Auxin Binding Protein's role in the signaling pathway of leaf cells within plants.

Auxin Binding Protein has been known to play an important role in the development of leaves in plants in terms of cell growth and leaf structure. The overexpression of ABP in plants causes leaves to have larger cells and conversely the suppression of ABP leads to smaller cells, slower growth, severe bending, and fewer cells in the surface of the leaves. Any mutations to the protein could result in the leaves to have defects and even disrupt auxin signaling. In the leaves themselves, ABP along with other proteins, such as ROP and PIN, are involved in an auxin signaling pathway that's associated with processes like auxin biosynthesis and indentation. This pathway is essential overall for normal leaf lobe development. To add on, the influence of ABP on leaf development involves interactions with transmembrane proteins as well. Transmembrane proteins like TMK and SPK1 act as receptors where they provide signal transferring from ABP to other cellular components that ultimately affect the flow of auxin, the structure leaves, and the growth of leaves.

Auxin Binding Protein also play an important role in root development in plants. The reduction of ABP in plants could significantly hinder the speed in which roots grow, it could reduce the size of the meristem (root's growth center), and create root issues like higher slanting of the roots and tropism defects. Within the roots, ABP mostly influence pathways that involve genes such as RBP and PLT. Such pathways involving these genes are known to regulate cellular division during the development of the root and to maintain root stem cells. ABP in roots unlike those in leaves do not have any direct interactions with transmembrane proteins. Instead SPK1 interacts with an inactive ROP, affecting processes that involve the stabilization of actin and endocytosis in roots.
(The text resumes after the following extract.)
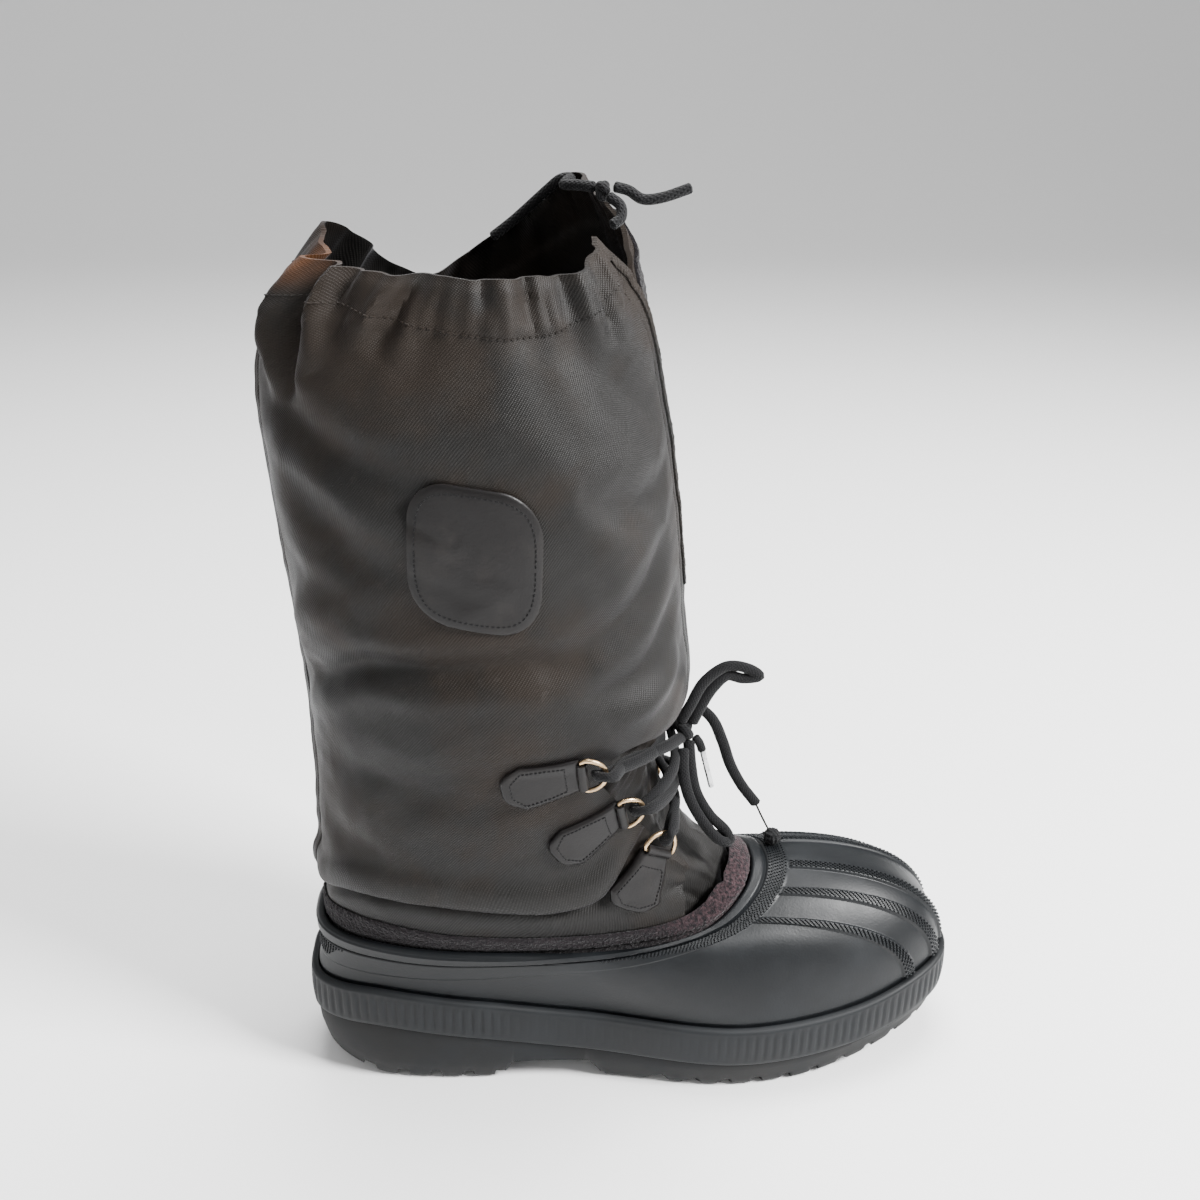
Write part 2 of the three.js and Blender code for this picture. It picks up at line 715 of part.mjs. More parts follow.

At the transcriptional level, Auxin Binding Protein is important in the gene expression in plants. If the protein is inactivated, it affects the expression/transcription of specific genes called Aux/IAA, which are managed by the SCFTIR1/AFB system which is a critical pathway in plant hormone signaling. Furthermore, ABP acts as a negative regulator, allowing Aux/IAA to be more stable and repress any unusual effects that the SCFTIR1/AFB system may cause. This repression and stabilization can influence how plants responds to auxin, with differing effects in the roots and shoots of plants.